As the ACLU noted, these were hardly the sort of handheld video camcorders used by families or the low tech cameras mounted in convenience store. According to the ACLU’s Crew, “These are among the most powerful and invasive tools currently in Big Brother’s arsenal.” Crew pointed out that face recognition technology will soon allow individuals captured on video to be instantly identified through computerized searches of facial images already stored in a variety of government databases.

In July, the Council Committee asked for a written legal opinion addressing the ACLU’s concerns.

The Oakland City Attorney opinion concluded that a “… method of surveillance may be no greater than that which can be achieved by the naked eye. Mindful of the advances in technology, the California Supreme Court has held that ‘precious liberties derived from the Framers (do not) simply shrink as the government acquires new means of infringing upon them.’ Additionally, the (U.S. Court of Appeals for the) Ninth Circuit has held that ‘the police may record what they normally may view with the naked eye.’ Consequently, one may have a reasonable expectation of privacy from observation from a video camera equipped with zoom or magnifying capabilities.”
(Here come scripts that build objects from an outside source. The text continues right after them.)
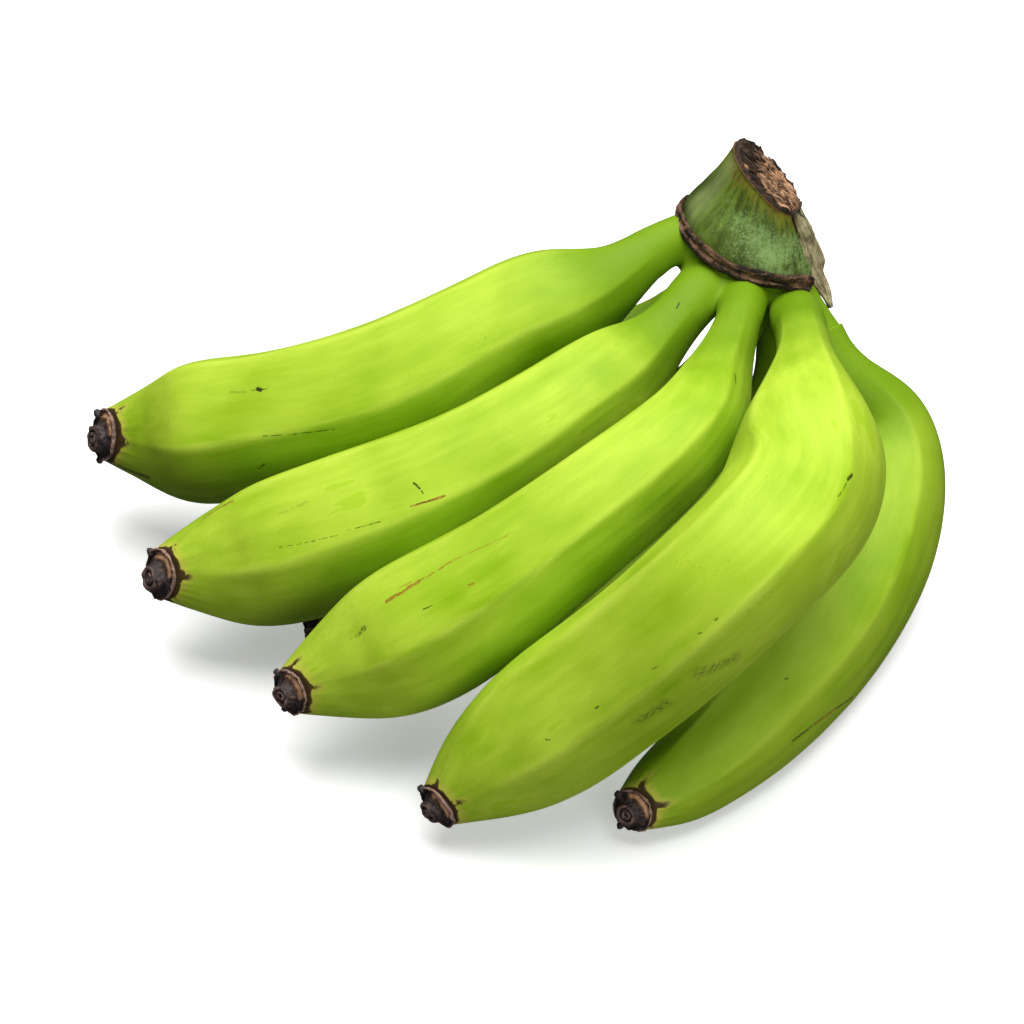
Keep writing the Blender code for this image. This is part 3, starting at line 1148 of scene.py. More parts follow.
@dataclass
class BlossomEnd:
    """The dried flower on a finger's tip: a thin curled rim, a shallow cup, a hollow nub, and black knobs."""

    finger: Finger
    # Radius and height, as shares of the tip's radius.
    outline: tuple[tuple[float, float], ...] = (
        (0.62, -0.40), (0.84, -0.22), (0.97, -0.06), (1.03, 0.03), (1.06, 0.10), (1.02, 0.15), (0.96, 0.12),
        (0.88, 0.07), (0.79, 0.10), (0.72, 0.17), (0.66, 0.18), (0.60, 0.22), (0.56, 0.34), (0.55, 0.46),
        (0.49, 0.55), (0.41, 0.58), (0.34, 0.54), (0.31, 0.47), (0.26, 0.50), (0.22, 0.58), (0.15, 0.60),
        (0.10, 0.55), (0.06, 0.45), (0.02, 0.42),
    )
    tip_share: float = 0.95  # its size, as a share of the tip's radius
    crumple: float = 0.085
    lumps: float = 0.07
    nub_starts: float = 0.66  # radius where the nub rises from the cup
    nub_leans: float = 0.16
    nub_twists: float = 0.10
    patch_side: Point = (0.80, 0.40, 0.46)
    nub_side: Point = (-0.80, -0.25, -0.40)
    knob_sides: tuple[Point, Point] = ((-0.76, 0.40, 0.50), (-0.70, -0.48, -0.56))
    around: int = 96
    stations: int = 130

    def build(self, finish: bpy.types.Material) -> None:
        """Turn the outline about the tip, crumple it, and add the knobs.

        Args:
            finish: Its material.
        """
        seed = 40 + self.finger.seed * 11
        size = self.finger.radii[-1] * self.tip_share
        tip, ahead = self.finger.end()
        back, _ = across(ahead, OUTWARD)
        lean = radians(self.finger.tip_leans)
        axis = ahead * cos(lean) + back * sin(lean)
        first, second = across(axis, np.array(self.patch_side))
        outline, _ = even_line(list(self.outline), self.stations)
        angles = full_turn(self.around)
        ring = side_by_side(np.cos(angles), np.sin(angles))
        wide, high = outline[:, :1], outline[:, 1:]
        flat = side_by_side(ring[:, 0] * (0.25 + wide), ring[:, 1] * (0.25 + wide), high * 1.6)
        shown = np.clip((high + 0.05) * 8.0, 0.0, 1.0)
        radius = wide * (1.0 + self.crumple * lattice_noise(flat, 0.34, seed, 3) * shown)
        lift = high + self.lumps * lattice_noise(flat, 0.45, seed + 9, 2) * shown
        # The nub is one-sided, and it twists as it rises.
        inner = (np.arange(self.stations) > self.stations // 3)[:, None]
        nub = smooth_rise((self.nub_starts - wide) / 0.12) * inner
        nub_way, _ = across(axis, np.array(self.nub_side))
        radius = radius * (1.0 + self.nub_twists * np.sin(angles[None] + 9.0 * high) * nub)
        x, y = radius * ring[:, 0], radius * ring[:, 1]
        points = x[..., None] * first + y[..., None] * second + lift[..., None] * axis
        points = points + (nub * self.nub_leans)[..., None] * nub_way
        base = tip + ahead * GAP
        mesh = lofted(f"blossom_{self.finger.name}", base + points * size)
        crest = bell(wide - 1.04, 0.035) + 0.45 * bell(high - 0.57, 0.03)
        cup = bell(wide - 0.80, 0.13) * (high > 0.02)
        patch = smooth_rise((np.cos(angles) - 0.35) / 0.4)
        add_vectors(mesh, "blossom_space", side_by_side(high, crest, cup * patch[None]))
        for piece in (new_object(mesh.name, mesh), self._knobs(base, axis, size)):
            dress(piece, finish, "dried_blossom", f"blossom_end_{self.finger.name}")

    def _knobs(self, base: np.ndarray, axis: np.ndarray, size: float) -> bpy.types.Object:
        """The withered black knobs on the rim, as one piece.

        Args:
            base: The middle of the rim.
            axis: The way that the blossom end faces.
            size: The tip's radius.

        Returns:
            The piece.
        """
        random = np.random.default_rng(70 + self.finger.seed)
        rows, columns = 11, 20
        turn = full_turn(columns)
        polar = np.linspace(0.1, pi - 0.1, rows)
        points: list[np.ndarray] = []
        faces: list[list[int]] = []
        for side in self.knob_sides[: 1 + self.finger.seed % 2]:
            out, _ = across(axis, np.array(side))
            centre = base + (out * random.uniform(0.98, 1.06) + axis * random.uniform(0.06, 0.2)) * size
            u, v = across(out, axis)
            ball = (
                np.sin(polar)[:, None, None] * (np.cos(turn)[:, None] * u + np.sin(turn)[:, None] * v)
                + np.cos(polar)[:, None, None] * out * 1.25
            ).reshape(-1, 3)
            wrinkles = 1.0 + 0.22 * lattice_noise(ball + centre * 3.0, 0.7, 5, 2)
            ball = ball * random.uniform(0.15, 0.18) * size * wrinkles[:, None]
            start, end = len(points), len(points) + (rows - 1) * columns
            points.extend(centre + ball)
            faces.extend([[start + face[i] for i in (1, 0, 3, 2)] for face in grid_faces(rows, columns)])
            faces.append([start + s for s in range(columns)])
            faces.append([end + s for s in range(columns)][::-1])
        mesh = mesh_of(f"knobs_{self.finger.name}", np.array(points), faces)
        add_vectors(mesh, "blossom_space", np.zeros((len(points), 3)))
        return new_object(mesh.name, mesh)


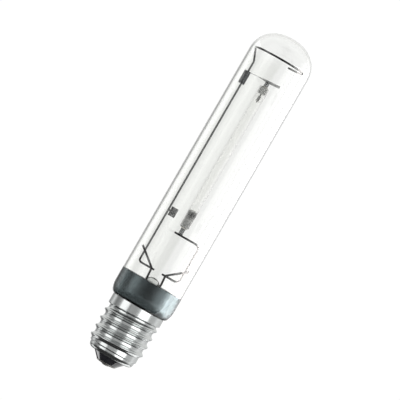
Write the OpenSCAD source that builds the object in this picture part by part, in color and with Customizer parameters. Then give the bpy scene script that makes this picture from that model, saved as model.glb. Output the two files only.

In Chief Samuels’ report to the Council, he stated that the Oakland Police Department had hoped to be “… among the pioneers in the field of taped video camera surveillance” but ultimately found that “… there is no conclusive way to establish that the presence of video surveillance cameras resulted in the prevention or reduction of crime.”

“We hope this is a lesson to other communities,” Crew concluded. “Big Brother is often less effective, more expensive and much more intrusive than he may appear to be a first glance.”